THE REVD NORMAN HILL

by
02 November 2006

THE Revd Norman Hill, who died on 16 December, served most of his ministry in St Albans diocese.  At his funeral service in Hexham Abbey on 22 December, the congregation reflected on how God had carved out in Norman a priest who was caring, compassionate, humorous, and faithful.

A Devon man by birth, he gained a double first in French and German from Christ's, Cambridge, before becoming a teacher at Bedford Modern School. Owing to his pacifist principles, he farmed near Cambridge during the Second World War, although he had agreed to work as an orderly on the front line.

Ordained in 1945, he served a curacy at St Mary's, Hitchin, before joining the staff of St Albans Abbey as Precentor. There he brought a calming and reconciliatory influence to the life of the Chapter.

There followed a very happy 14 years as Vicar of Rickmansworth, where there was a flourishing of ecumenical links, particularly with the Methodist Church, and the establishment under his chairmanship of a "Care" scheme, together with 26 flats for the elderly, which continues successfully to this day.

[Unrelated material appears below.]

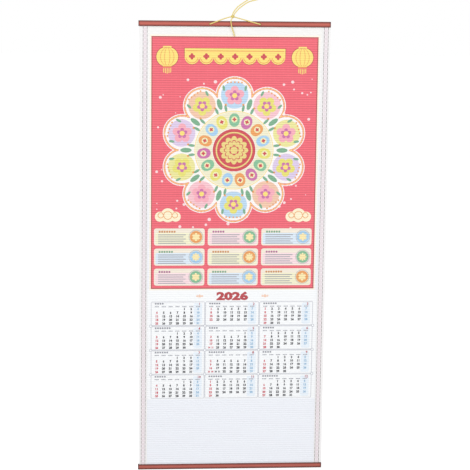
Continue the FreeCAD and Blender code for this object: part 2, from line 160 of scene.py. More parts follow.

In all of this, Norman was supported by his wife Gladwin, a former medical missionary whom he had met in his mid-40s. After further ministry in the parishes of Northill and Moggerhanger, and a spell as Rural Dean of Biggleswade, he retired to the place of Gladwin's roots in Northumberland. From their home above the River Allen, they continued their work to alleviate poverty, and were early supporters of the fairtrade movement.

After Gladwin's death in October 2000, Norman was supported by many friends. It was with one of these friends that early in 2005, in celebration of his 90th birthday, Norman embarked on a three-week visit exploring Egypt. The photographs show him dressed as if on a Carter and Carnarvon expedition, and he returned with humorous stories about his royal treatment from the Egyptians.

Norman did not believe he was a very good priest, filled as he was with self-doubt, and at times suffering from depression. The reality is that the ministry entrusted to him touched many people with its wisdom and understanding, accompanied by a sparkle in Norman's eyes. All who knew him are thankful for his ability to encourage others to be drawn to and delight in God.